Yesterday, Politico scoffed:

File this under: Did Harry Reid just say that?

In the middle of his tirade against House Republicans' "mean-spirited" budget bill on the Senate floor Tuesday, the Senate Majority Leader lamented that the GOP’s proposed budget cuts would eliminate the annual "cowboy poetry festival” in his home state of Nevada...
“The mean-spirited bill, H.R. 1 … eliminates the National Endowment of the Humanities, National Endowment of the Arts,” said Reid. “These programs create jobs. The National Endowment of the Humanities is the reason we have in northern Nevada every January a cowboy poetry festival. Had that program not been around, the tens of thousands of people who come there every year would not exist.”
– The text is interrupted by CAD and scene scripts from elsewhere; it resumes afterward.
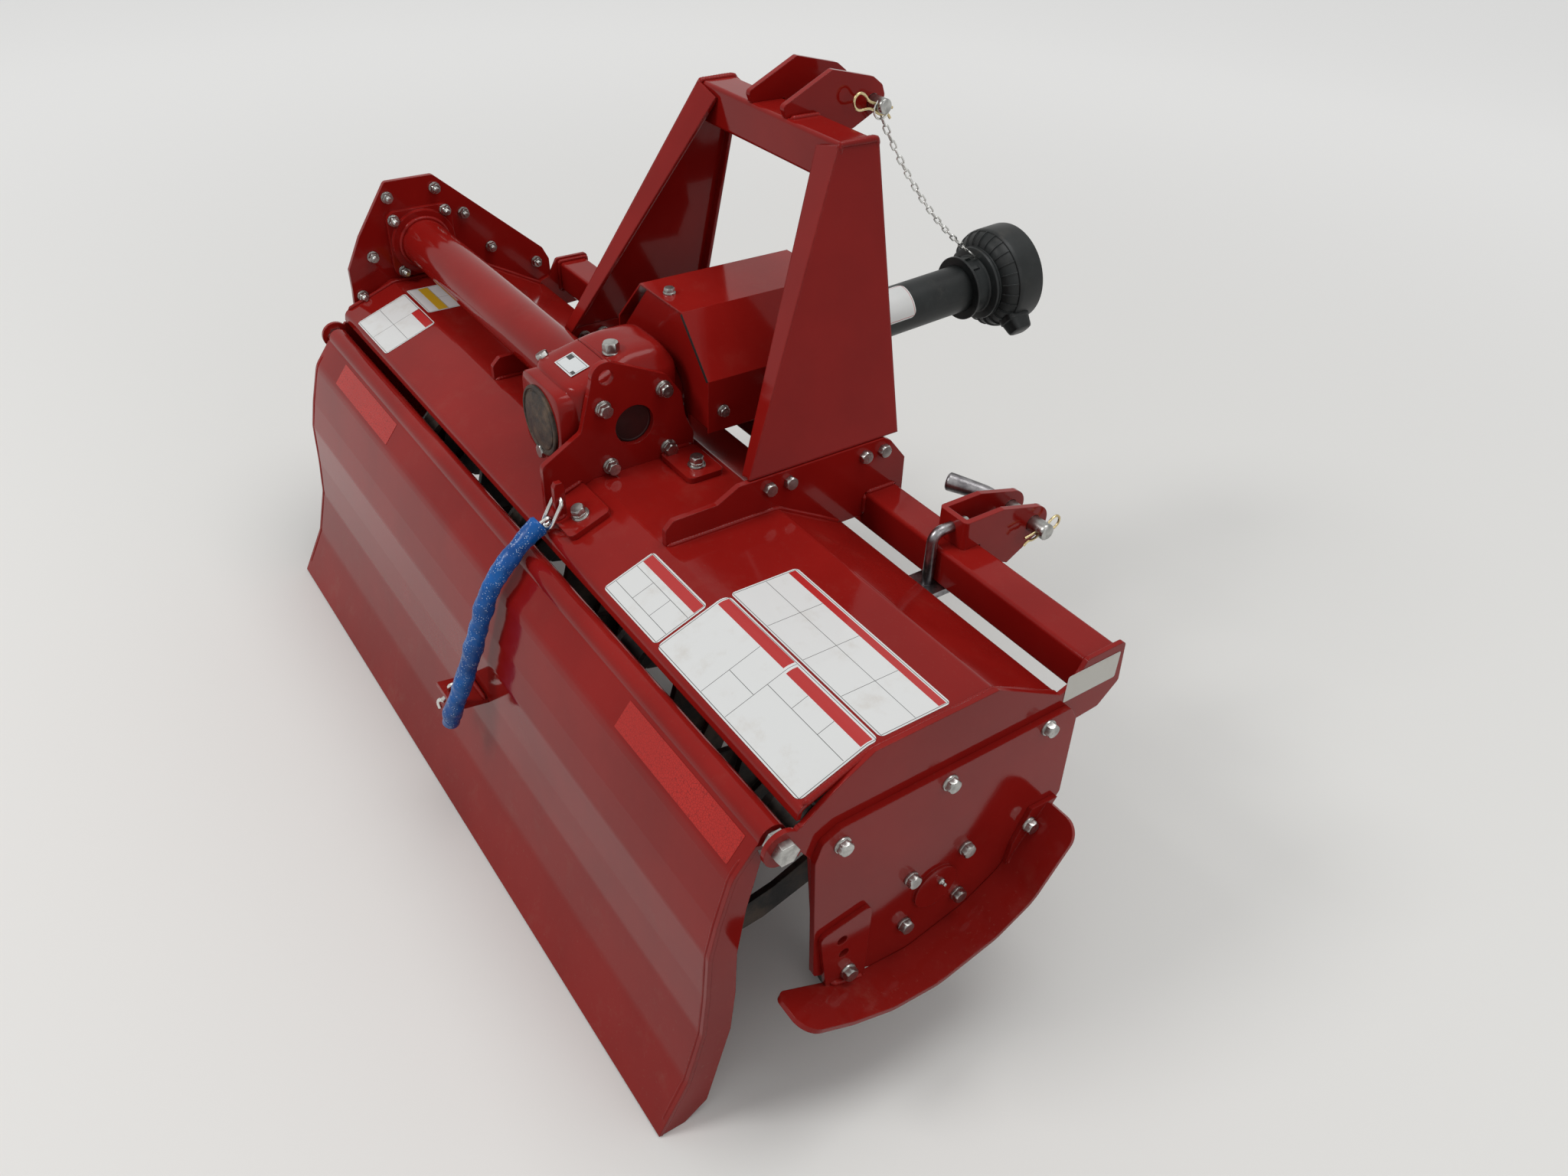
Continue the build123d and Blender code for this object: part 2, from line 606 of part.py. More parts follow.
bell_profile = [
    (guard_r, 462), (43, 462), (43, 494), (55, 494), (55, 502), (71, 522), (75, 532), (75, rim_at),
    (71, rim_at), (71, 534), (51, 508), (51, 498), (39, 498), (39, 474), (guard_r, 474),
]
with BuildPart() as guard_bell:
    with BuildSketch(Plane(drive_plane.origin, x_dir=(1, 0, 0), z_dir=-drive_plane.y_dir)):
        Polygon(*bell_profile, align=None)
    revolve(axis=Axis(drive_plane.origin, drive_plane.z_dir))
guard_bell.part.label = "guard_bell"
export_step(guard_bell.part, "parts/guard_bell.step")

with BuildPart() as guard_cone_rear:
    with BuildSketch(Plane(drive_plane.origin, x_dir=(1, 0, 0), z_dir=-drive_plane.y_dir)):
        Polygon((guard_r, 46), (38, 46), (60, 4), (60, -6), (57, -6), (57, 3), (guard_r, 41), align=None)
    revolve(axis=Axis(drive_plane.origin, drive_plane.z_dir))
guard_cone_rear.part.label = "guard_cone_rear"
export_step(guard_cone_rear.part, "parts/guard_cone_rear.step")

# Turning shaft inside the guard with the tractor yoke at the front
with BuildPart() as drive_shaft:
    with Locations(drive_plane.location):
        Sphere(cross_r)
    for side in (-1, 1):
        with BuildSketch(drive_plane.offset(-10)):
            with Locations((0, side * (cross_r - 2 + ear_out) / 2)):
                Rectangle(2 * ear_half, ear_out - cross_r + 2)
        extrude(amount=42)
    for start, length, radius in ((28, 12, ear_out), (462, 22, guard_r - 4 - run_gap)):
        with BuildSketch(drive_plane.offset(start)):
            Circle(radius)
        extrude(amount=length)
    with BuildSketch(drive_plane.offset(40)):
        Circle(18)
        Circle(14, mode=Mode.SUBTRACT)
    extrude(amount=422)
drive_shaft.part.label = "drive_shaft"
export_step(drive_shaft.part, "parts/drive_shaft.step")

yoke_bore_r = 17.5
with BuildPart() as shaft_yoke:
    with BuildSketch(drive_plane.offset(484)):
        Circle(27)
    extrude(amount=18)
    with BuildSketch(drive_plane.offset(502)):
        Circle(29)
        Circle(yoke_bore_r, mode=Mode.SUBTRACT)
    extrude(amount=60)
shaft_yoke.part.label = "shaft_yoke"
export_step(shaft_yoke.part, "parts/shaft_yoke.step")

# Chains at their real run; the links are drawn elsewhere on the same line
with BuildPart() as gate_chain:
    with BuildLine():
        FilletPolyline(*gate_chain_line, gate_hook, radius=40)
    with BuildSketch(Plane(gate_chain_line[0], z_dir=(0, -0.8, -0.6))):
        Circle(chain_r)
    sweep()
gate_chain.part.label = "gate_chain"
export_step(gate_chain.part, "parts/gate_chain.step")

collar_hook = drive_plane.from_local_coords((4, 0, 480)) + Vector(0, 0, 45.45)
guard_chain_top = Vector(62, top_pin_y, top_pin_z - top_pin_r - 3.5)
chain_mid = guard_chain_top * 0.5 + collar_hook * 0.5 + Vector(0, -10, -24)
with BuildPart() as guard_chain:
    with BuildLine():
        Polyline(guard_chain_top, chain_mid, collar_hook)
    with BuildSketch(Plane(guard_chain_top, z_dir=chain_mid - guard_chain_top)):
        Circle(3)
    sweep(transition=Transition.RIGHT)
guard_chain.part.label = "guard_chain"
export_step(guard_chain.part, "parts/guard_chain.step")
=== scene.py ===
import json
import bpy
import numpy as np
from mathutils import Matrix, Vector


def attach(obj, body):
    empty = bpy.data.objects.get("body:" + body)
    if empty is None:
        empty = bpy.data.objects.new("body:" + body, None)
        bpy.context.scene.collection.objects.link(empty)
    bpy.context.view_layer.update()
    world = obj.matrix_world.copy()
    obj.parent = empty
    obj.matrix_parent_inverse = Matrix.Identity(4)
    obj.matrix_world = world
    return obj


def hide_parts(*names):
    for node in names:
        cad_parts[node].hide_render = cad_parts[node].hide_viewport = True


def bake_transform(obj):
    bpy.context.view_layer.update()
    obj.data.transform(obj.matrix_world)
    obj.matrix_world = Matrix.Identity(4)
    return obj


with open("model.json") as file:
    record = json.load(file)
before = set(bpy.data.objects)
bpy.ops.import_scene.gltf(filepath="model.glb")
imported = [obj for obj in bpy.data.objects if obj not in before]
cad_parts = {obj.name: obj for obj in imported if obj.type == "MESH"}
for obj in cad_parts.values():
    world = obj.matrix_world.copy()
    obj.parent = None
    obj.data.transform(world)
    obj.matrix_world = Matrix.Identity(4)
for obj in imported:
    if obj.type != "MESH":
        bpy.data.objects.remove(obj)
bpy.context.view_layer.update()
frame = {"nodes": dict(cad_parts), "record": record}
bpy.context.scene.view_settings.view_transform = "Standard"
print("stage: frame loaded,", len(frame["nodes"]), "nodes")

# Camera where the photograph was taken from, in metres
cameraSet = dict(
    place=(1.23375, -0.81353, 1.29359),
    right=(0.57084, 0.82019, 0.03784),
    down=(0.51553, -0.32217, -0.794),
    focalPixels=1545.31,
    imageWidth=2048,
    sensorWidth=36.0,
)


def makeCamera():
    data = bpy.data.cameras.new("camera")
    data.sensor_width = cameraSet["sensorWidth"]
    data.lens = cameraSet["focalPixels"] / cameraSet["imageWidth"] * cameraSet["sensorWidth"]
    obj = bpy.data.objects.new("camera", data)
    right, up = Vector(cameraSet["right"]), -Vector(cameraSet["down"])
    rows = Matrix((right, up, right.cross(up))).transposed()
    obj.matrix_world = Matrix.Translation(cameraSet["place"]) @ rows.to_4x4()
    bpy.context.scene.collection.objects.link(obj)
    bpy.context.scene.camera = obj


makeCamera()


# Mesh helpers
def meshObject(name, verts, faces, smooth=True):
    mesh = bpy.data.meshes.new(name)
    mesh.from_pydata(np.asarray(verts, float).reshape(-1, 3).tolist(), [], [tuple(f) for f in faces])
    mesh.polygons.foreach_set("use_smooth", np.full(len(mesh.polygons), smooth))
    mesh.update()
    obj = bpy.data.objects.new(name, mesh)
    bpy.context.scene.collection.objects.link(obj)
    return obj


def gridFaces(nu, nv, closeU=False, closeV=False):
    # quad (i, j) joins rows i, i + 1 and columns j, j + 1, wrapping where closed
    i, j = np.meshgrid(np.arange(nu - (not closeU)), np.arange(nv - (not closeV)), indexing="ij")
    i, j = i.ravel(), j.ravel()
    i2, j2 = (i + 1) % nu, (j + 1) % nv
    return np.stack([i * nv + j, i2 * nv + j, i2 * nv + j2, i * nv + j2], 1)


def basis(axis, hint=(0, 0, 1)):
    w = np.asarray(axis, float) / np.linalg.norm(axis)
    h = np.asarray(hint, float)
    if abs(h @ w) > 0.95:
        h = np.array([0.0, 1.0, 0.0])
    u = np.cross(h, w)
    u /= np.linalg.norm(u)
    return u, np.cross(w, u), w


def spun(profile, place, axis, sides=24, turn=0.0):
    # point(s, a) = place + r(s) (cos a u + sin a v) + h(s) w, for a profile of (r, h) that runs out and up
    profile = np.asarray(profile, float)
    u, v, w = basis(axis)
    a = turn + np.arange(sides) * 2 * np.pi / sides
    ring = np.cos(a)[:, None] * u + np.sin(a)[:, None] * v
    pts = profile[:, 0, None, None] * ring[None] + profile[:, 1, None, None] * w
    faces = gridFaces(len(profile), sides, closeV=True)[:, ::-1].tolist()
    return (np.asarray(place) + pts).reshape(-1, 3), faces


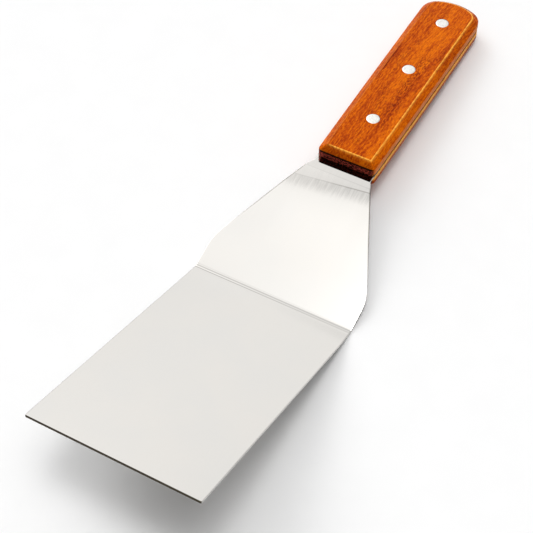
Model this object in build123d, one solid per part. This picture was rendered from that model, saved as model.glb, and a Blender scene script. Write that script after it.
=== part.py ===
from build123d import *
import math
import os

# Grill spatula (offset turner), in millimetres.
#
# One stainless sheet makes the blade, the rising neck and a full-length tang.
# Two wooden scales are held to the tang by three pairs of compression rivets.
#
# The spatula lies on a table as it does at rest: the heel of the blade and the
# butt of the handle touch z = 0, and the front of the blade stands clear.
# X is across the blade, +Y runs from the blade to the handle, and Z is up.
# The origin is on the table, under the middle of the spatula's bounding box.

# ------------------------------------------------------------- the steel sheet
SHEET_THICKNESS = 1.0

BLADE_WIDTH = 76.2
BLADE_LENGTH = 127.0            # from the front edge to the heel
BLADE_CORNER_RADIUS = 0.8

HEEL_ANGLE = 36.5               # the neck's rise above the blade
HEEL_TOP_RADIUS = 3.0

NECK_LENGTH = 64.5              # from the heel to the second fold
NECK_STRAIGHT = 15.8            # the length that is as wide as the blade
SHOULDER_RADIUS = 22.0
NECK_TOP_WIDTH = 32.4

TANG_ANGLE = 18.2               # the handle's rise above the blade
FOLD_TOP_RADIUS = 3.0
TANG_WIDTH = 28.2
TANG_SWELL_WIDTH = 28.25        # at the middle of the tang
TANG_TAPER = 4.2                # how far the neck's taper runs past the fold
TANG_BUTT_INSET = 0.6           # the tang stops this far inside the scales

NECK_CUT_START = 4.0            # the neck is trimmed from here, clear of the bend
CUT_REACH = 3.0                 # how far cuts go past the steel they cut

# --------------------------------------------------------- the wooden handle
HANDLE_FRONT = 6.9              # from the second fold to the scales
HANDLE_LENGTH = 123.0
HANDLE_FRONT_WIDTH = 28.4
HANDLE_SWELL_WIDTH = 29.3
HANDLE_BUTT_WIDTH = 29.6
HANDLE_BUTT_ARCH = 5.5
HANDLE_BUTT_CORNER = 9.0
HANDLE_FRONT_CORNER = 2.2

SCALE_THICKNESS = 6.3
BEVEL_WIDTH = 3.3
BEVEL_DEPTH = 2.35

# ------------------------------------------------------------------- rivets
RIVET_NAMES = ["front", "middle", "rear"]
RIVET_SPACING = 38.1
FIRST_RIVET = 27.7              # from the scales' front end
RIVET_HEAD_DIAMETER = 6.35
RIVET_HEAD_DEPTH = 1.5
RIVET_TUBE_DIAMETER = 4.0
RIVET_PIN_DIAMETER = 2.6
RIVET_END_GAP = 0.5             # the tube and the pin stop short by this much

# ------------------------------------------------------------ derived places
HANDLE_BUTT = HANDLE_FRONT + HANDLE_LENGTH
HANDLE_TOP = SCALE_THICKNESS
HANDLE_BOTTOM = -SHEET_THICKNESS - SCALE_THICKNESS


def slope_step(angle, distance):
    """The (y, z) step made by going a distance up a slope."""
    tilt = math.radians(angle)
    return Vector(distance * math.cos(tilt), distance * math.sin(tilt))


def slope_plane(angle, start):
    """A plane on a slope: local x is across, local y is uphill."""
    tilt = math.radians(angle)
    normal = (0, -math.sin(tilt), math.cos(tilt))
    return Plane(origin=(0, start.X, start.Y), x_dir=(1, 0, 0), z_dir=normal)


# The heel, where the top of the blade and the top of the neck would meet, is
# the working origin. Everything is built from it and laid down at the end.
HEEL = Vector(0, 0)
FOLD = slope_step(HEEL_ANGLE, NECK_LENGTH)
NECK_PLANE = slope_plane(HEEL_ANGLE, HEEL)
TANG_PLANE = slope_plane(TANG_ANGLE, FOLD)


def handle_point(along, height):
    """A (y, z) point of the handle's middle plane, measured from the fold."""
    return FOLD + slope_step(TANG_ANGLE, along) + slope_step(TANG_ANGLE + 90, height)


def upright_cylinder(diameter, low, high):
    """A cylinder on the local z axis between two heights."""
    return Pos(0, 0, (low + high) / 2) * Cylinder(diameter / 2, high - low)


# --------------------------------------------------------------- steel sheet
def sheet_side_view():
    """The sheet seen from its side: blade, neck and tang, with both bends."""
    blade_front = Vector(-BLADE_LENGTH, 0)
    tang_end = handle_point(HANDLE_BUTT, 0)
    down = Vector(0, -SHEET_THICKNESS)
    tang_down = slope_step(TANG_ANGLE - 90, SHEET_THICKNESS)
    heel_down = slope_step(
        HEEL_ANGLE / 2 - 90, SHEET_THICKNESS / math.cos(math.radians(HEEL_ANGLE / 2))
    )
    fold_turn = HEEL_ANGLE - TANG_ANGLE
    fold_down = slope_step(
        (HEEL_ANGLE + TANG_ANGLE) / 2 - 90,
        SHEET_THICKNESS / math.cos(math.radians(fold_turn / 2)),
    )
    bends = [
        (HEEL, HEEL_TOP_RADIUS),
        (HEEL + heel_down, HEEL_TOP_RADIUS + SHEET_THICKNESS),
        (FOLD, FOLD_TOP_RADIUS),
        (FOLD + fold_down, FOLD_TOP_RADIUS - SHEET_THICKNESS),
    ]
    outline = Polyline(
        blade_front,
        HEEL,
        FOLD,
        tang_end,
        tang_end + tang_down,
        FOLD + fold_down,
        HEEL + heel_down,
        blade_front + down,
        close=True,
    )
    view = make_face(outline)
    for corner, radius in bends:
        vertex = view.vertices().sort_by_distance((corner.X, corner.Y))[0]
        view = fillet(vertex, radius)
    return view


def handle_outline(front, front_width, swell_width, butt, butt_width):
    """A handle-shaped face: straight front, gently swelled sides, arched butt."""
    arch_start = butt - HANDLE_BUTT_ARCH
    swell = (front + butt) / 2
    half_front = front_width / 2
    half_butt = butt_width / 2
    right = ThreePointArc((half_front, front), (swell_width / 2, swell), (half_butt, arch_start))
    arch = ThreePointArc((half_butt, arch_start), (0, butt), (-half_butt, arch_start))
    left = ThreePointArc((-half_butt, arch_start), (-swell_width / 2, swell), (-half_front, front))
    nose = Line((-half_front, front), (half_front, front))
    face = make_face([right, arch, left, nose])
    butt_corners = face.vertices().group_by(Axis.Y)[-1]
    return fillet(butt_corners, HANDLE_BUTT_CORNER)


def neck_outline():
    """The neck from just behind the heel: full width, then tapering."""
    half_blade = BLADE_WIDTH / 2
    half_top = NECK_TOP_WIDTH / 2
    corners = [
        (-half_blade, NECK_CUT_START),
        (half_blade, NECK_CUT_START),
        (half_blade, NECK_STRAIGHT),
        (half_top, NECK_LENGTH),
        (-half_top, NECK_LENGTH),
        (-half_blade, NECK_STRAIGHT),
    ]
    face = make_face(Polyline(*corners, close=True))
    shoulders = face.vertices().group_by(Axis.Y)[1]
    return fillet(shoulders, SHOULDER_RADIUS)


def tang_outline():
    """The tang: the end of the neck's taper, then one width to the butt."""
    half_top = NECK_TOP_WIDTH / 2
    half_tang = TANG_WIDTH / 2
    taper = make_face(
        Polyline(
            (-half_top, 0),
            (half_top, 0),
            (half_tang, TANG_TAPER),
            (-half_tang, TANG_TAPER),
            close=True,
        )
    )
    butt = HANDLE_BUTT - TANG_BUTT_INSET
    bar = handle_outline(TANG_TAPER, TANG_WIDTH, TANG_SWELL_WIDTH, butt, TANG_WIDTH)
    return taper + bar


def trimmings(outline, start, end):
    """What is cut away beside an outline, between two distances along it."""
    strip = Pos(0, (start + end) / 2) * Rectangle(BLADE_WIDTH, end - start)
    return extrude(strip - outline, CUT_REACH, both=True)


def turner_blade():
    """The one-piece sheet: blade, neck and tang, with the rivet holes."""
    sheet = extrude(Plane.YZ * sheet_side_view(), BLADE_WIDTH / 2, both=True)
    front_corners = sheet.edges().filter_by(Axis.Z).group_by(Axis.Y)[0]
    sheet = fillet(front_corners, BLADE_CORNER_RADIUS)
    sheet -= NECK_PLANE * trimmings(neck_outline(), NECK_CUT_START, NECK_LENGTH)
    sheet -= TANG_PLANE * trimmings(tang_outline(), 0, HANDLE_BUTT + CUT_REACH)
    hole = upright_cylinder(RIVET_TUBE_DIAMETER, -CUT_REACH, CUT_REACH)
    for centre in rivet_centres():
        sheet -= TANG_PLANE * (centre * hole)
    return sheet


# -------------------------------------------------------------------- handle
def rivet_centres():
    """The rivets' places on the tang's top face."""
    first = HANDLE_FRONT + FIRST_RIVET
    return [Pos(0, first + i * RIVET_SPACING, 0) for i in range(len(RIVET_NAMES))]


def flat_scale():
    """One scale lying on z = 0 with its bevelled face up and its holes cut."""
    outline = handle_outline(
        HANDLE_FRONT, HANDLE_FRONT_WIDTH, HANDLE_SWELL_WIDTH, HANDLE_BUTT, HANDLE_BUTT_WIDTH
    )
    scale = extrude(outline, SCALE_THICKNESS)
    top = scale.faces().sort_by(Axis.Z)[-1]
    scale = chamfer(top.edges(), BEVEL_WIDTH, BEVEL_DEPTH, reference=top)
    front_corners = outline.vertices().group_by(Axis.Y)[0]
    scale &= extrude(fillet(front_corners, HANDLE_FRONT_CORNER), SCALE_THICKNESS)
    seat_floor = SCALE_THICKNESS - RIVET_HEAD_DEPTH
    head_seat = upright_cylinder(RIVET_HEAD_DIAMETER, seat_floor, SCALE_THICKNESS)
    hole = upright_cylinder(RIVET_TUBE_DIAMETER, -CUT_REACH, SCALE_THICKNESS)
    for centre in rivet_centres():
        scale -= centre * head_seat
        scale -= centre * hole
    return scale


def upper_handle_scale():
    return TANG_PLANE * flat_scale()


def lower_handle_scale():
    turned = mirror(flat_scale(), about=Plane.XY)
    return TANG_PLANE * (Pos(0, 0, -SHEET_THICKNESS) * turned)


# -------------------------------------------------------------------- rivets
def male_rivet(centre):
    """The upper half: a flat head, flush with the wood, and a solid pin."""
    head_low = HANDLE_TOP - RIVET_HEAD_DEPTH
    pin_low = HANDLE_BOTTOM + RIVET_HEAD_DEPTH + RIVET_END_GAP
    head = upright_cylinder(RIVET_HEAD_DIAMETER, head_low, HANDLE_TOP)
    pin = upright_cylinder(RIVET_PIN_DIAMETER, pin_low, head_low)
    return TANG_PLANE * (centre * (head + pin))


def female_rivet(centre):
    """The lower half: a flat head, and a tube that the pin is pressed into."""
    head_high = HANDLE_BOTTOM + RIVET_HEAD_DEPTH
    tube_high = HANDLE_TOP - RIVET_HEAD_DEPTH - RIVET_END_GAP
    head = upright_cylinder(RIVET_HEAD_DIAMETER, HANDLE_BOTTOM, head_high)
    tube = upright_cylinder(RIVET_TUBE_DIAMETER, head_high, tube_high)
    bore = upright_cylinder(RIVET_PIN_DIAMETER, head_high, tube_high)
    return TANG_PLANE * (centre * (head + tube - bore))


# ----------------------------------------------------------------- rest pose
def lying_down(pieces):
    """Turns the pieces until heel and butt share one level, and centres them."""
    bend_centre = Vector(
        -HEEL_TOP_RADIUS * math.tan(math.radians(HEEL_ANGLE / 2)), HEEL_TOP_RADIUS
    )
    heel_radius = HEEL_TOP_RADIUS + SHEET_THICKNESS
    butt_corner = handle_point(HANDLE_BUTT - BEVEL_WIDTH, HANDLE_BOTTOM)
    reach = butt_corner - bend_centre
    slope = math.atan2(reach.Y, reach.X) + math.asin(heel_radius / reach.length)
    level = Rot(-math.degrees(slope), 0, 0)
    levelled = [level * piece for piece in pieces]
    boxes = [piece.bounding_box() for piece in levelled]
    floor = min(box.min.Z for box in boxes)
    front = min(box.min.Y for box in boxes)
    back = max(box.max.Y for box in boxes)
    shift = Pos(0, -(front + back) / 2, -floor)
    return [shift * piece for piece in levelled]


def main():
    pieces = {
        "turner_blade": turner_blade(),
        "upper_handle_scale": upper_handle_scale(),
        "lower_handle_scale": lower_handle_scale(),
    }
    for name, centre in zip(RIVET_NAMES, rivet_centres()):
        pieces[f"{name}_rivet_male"] = male_rivet(centre)
        pieces[f"{name}_rivet_female"] = female_rivet(centre)
    os.makedirs("parts", exist_ok=True)
    for name, piece in zip(pieces, lying_down(pieces.values())):
        piece.label = name
        export_step(piece, f"parts/{name}.step")


main()
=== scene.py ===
import math

import bmesh
import bpy
from mathutils import Matrix, Vector, noise


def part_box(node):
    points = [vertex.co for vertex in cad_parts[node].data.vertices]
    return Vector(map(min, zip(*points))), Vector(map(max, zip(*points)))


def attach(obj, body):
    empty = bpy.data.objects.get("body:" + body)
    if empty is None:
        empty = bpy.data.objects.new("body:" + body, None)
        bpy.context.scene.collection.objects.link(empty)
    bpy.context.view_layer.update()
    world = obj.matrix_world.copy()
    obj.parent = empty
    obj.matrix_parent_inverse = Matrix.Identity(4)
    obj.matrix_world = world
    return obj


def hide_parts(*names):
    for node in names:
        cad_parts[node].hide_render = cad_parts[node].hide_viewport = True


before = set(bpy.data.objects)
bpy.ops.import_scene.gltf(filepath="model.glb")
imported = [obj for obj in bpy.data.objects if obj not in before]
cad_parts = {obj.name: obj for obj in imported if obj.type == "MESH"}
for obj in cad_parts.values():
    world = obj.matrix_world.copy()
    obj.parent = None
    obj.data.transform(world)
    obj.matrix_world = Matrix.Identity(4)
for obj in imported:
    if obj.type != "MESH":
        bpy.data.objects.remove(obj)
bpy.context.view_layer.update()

# The grill spatula's looks. Sizes are in millimetres and repeat the part's own;
# they become metres when a mesh is placed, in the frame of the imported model.
MM = 0.001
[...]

Michelle Malkin's site joined in on the scoffing, along with a bunch of other conservative blogs. But here's the thing: Last year, I wrote about cowboy poetry for The Poetry Foundation, and I found a culture that was definitely worth preserving:

Back when civilization was still a tenuous experiment, poetry was the most efficient way to impart information and educate large groups of people at once. As its utility faded and its artistry increased, poetry evolved into something else. But back when America was still figuring itself out, and pushing at its edges to see what else was out there, poetry again regained that spirit of old. Cowboys wanted stories to depict the morality that organized religion, with all its trappings of cushy East Coast life, couldn’t offer them in the West, where a rougher, more natural law was in command. Cowboy poetry reflected that morality; and those poems, and the traditions of those poems, still survive.

I understand that Malkin and her ilk are beyond hope, but I would like for news outlets to stop sniggering at arts funding cuts; every art is essential to someone, and diminishing anyone's favorite artform with this kind of condescension is not at all cool.